How can ATE and ATT be estimated using propensity scores?
- Inverse probability weighting (IPW): Weight each individual’s outcome by the inverse of their propensity score to account for differences in treatment probability.
- Nearest-neighbor matching: Match each treated unit to one or more control units with the closest propensity scores. The outcome of the matched control units is used as the counterfactual for the treated unit.
- Coarsened exact matching: Group covariates into categories to create strata for exact matches. Units are matched within strata, and weights are assigned based on strata membership. Use these weights in a simple weighted regression to estimate treatment effects.
What are matching discrepancies in approximate matching?
- Matching discrepancies occur when treated and control units are matched but differ on covariates or propensity scores.

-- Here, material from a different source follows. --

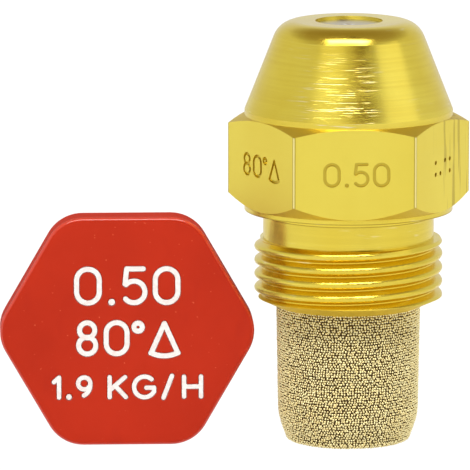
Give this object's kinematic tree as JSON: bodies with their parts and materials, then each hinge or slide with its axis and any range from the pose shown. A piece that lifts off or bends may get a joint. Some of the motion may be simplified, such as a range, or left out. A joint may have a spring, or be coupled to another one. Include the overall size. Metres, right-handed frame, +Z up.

- These discrepancies introduce bias because the matched control unit may not perfectly represent the counterfactual for the treated unit. The bigger the differences between matched units, the greater the bias in the estimated treatment effect.
- Larger sample sizes reduce the likelihood of large discrepancies by providing more potential matches.
How can bias from matching discrepancies be corrected?
Bias correction adjusts for residual differences in covariates between treated (Xi) and matched control units (Xj(i)) to address imperfections in matching.
A common method for bias correction is to adjust the estimated treatment effect by subtracting the difference in expected outcomes for the control group that is attributable to the mismatch in covariates. The expected outcome for the contorl group is often derived using methods like OLS.